Qu’est-ce que tuveux faire quand tu seras grand ? (7)

30 mars, 2010

Moi, je serai désinvolte. Ce n’est pas un métier, c’est une attitude devant la vie. J’aborderai l’existence sans avoir l’air de la prendre ni de l’apprendre. J’aurai une attitude distinguée, décontractée, incroyablement libre d’esprit. On me prendra pour un dilettante, peut-être même pour un paresseux, un tire-au-flanc. Mais sous une apparence soignée de détachement et d’indifférence, seuls quelques initiés privilégiés comprendront que, dans le fond, je serai un grand amoureux de la vie, prêt à m’investir dans toutes sortes de grandes aventures humaines, tout en ayant la pudeur de ne pas paraître m’attacher affectivement aux situations et aux êtres qui traverseront ma route.

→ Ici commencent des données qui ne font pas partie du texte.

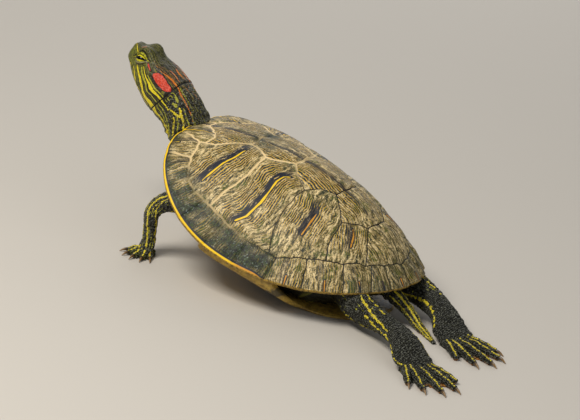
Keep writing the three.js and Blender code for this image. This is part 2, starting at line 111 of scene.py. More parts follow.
def turned(axis, degrees):
    """The 3 x 3 matrix of a right-hand turn about X, Y or Z."""
    c, s = math.cos(math.radians(degrees)), math.sin(math.radians(degrees))
    i, j = {"X": (1, 2), "Y": (2, 0), "Z": (0, 1)}[axis]
    m = np.eye(3)
    m[i, i] = m[j, j] = c
    m[i, j], m[j, i] = -s, s
    return m


# %% [markdown]
# ## From arrays to a mesh
# Blender keeps a mesh as flat lists: where its points are, which point each corner uses, and where each
# face starts. Faces could be added one by one, but whole arrays handed over with foreach_set are many
# times faster. Nearly every part is a tube of rings, so closing one has a function of its own.

# %% Meshes
def new_mesh(name, points, faces):
    """A smooth mesh object from points in millimetres and arrays of faces, each with its own number of
    corners."""
    faces = [np.asarray(f, int) for f in faces]
    corners = np.concatenate([f.ravel() for f in faces])
    sizes = np.concatenate([np.full(len(f), f.shape[1]) for f in faces])
    mesh = bpy.data.meshes.new(name)
    mesh.vertices.add(len(points))
    mesh.vertices.foreach_set("co", to_row(points).astype(np.float32).ravel())
    mesh.loops.add(len(corners))
    mesh.loops.foreach_set("vertex_index", corners.astype(np.int32))
    mesh.polygons.add(len(sizes))
    mesh.polygons.foreach_set("loop_start", (np.cumsum(sizes) - sizes).astype(np.int32))
    mesh.update(calc_edges=True)
    mesh.shade_smooth()
    made = bpy.data.objects.new(name, mesh)
    scene.collection.objects.link(made)
    return made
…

Je commencerai le jour du bac. Je ne réviserai rien, mais alors rien de rien. Mon mois de juin se passera à la piscine. Je ne me laisserai pas atteindre par un stress qui pourrait perturber mes capacités d’analyses pénétrantes et de synthèses fulgurantes. J’arriverai tout juste à l’heure de la première épreuve, en sifflotant, les mains dans les poches pour impressionner mon entourage et les autres candidats. Comme l’examen débute toujours par la philo, je suis sûr de moi. Mon recul sur l’existence, la qualité de ma réflexion personnelle, mon style littéraire étourdissant emporteront l’adhésion enthousiaste des correcteurs quel que soit le sujet. Peut-être même traiterai-je les trois sujets : c’est moi qui donnerait la chance aux profs de noter le devoir de leur choix. Après pour les maths, on avisera. Je trouverai sûrement une solution honorable. En histoire, ça devrait aller. J’ai lu toute la collection des Rois Maudits. Si le sujet tombe sur la guerre de 14, je ferai des rapprochements historiques somptueux qui laisseront pantois mon examinateur. Plusieurs spécialistes songeront à couronner mon devoir des palmes académiques.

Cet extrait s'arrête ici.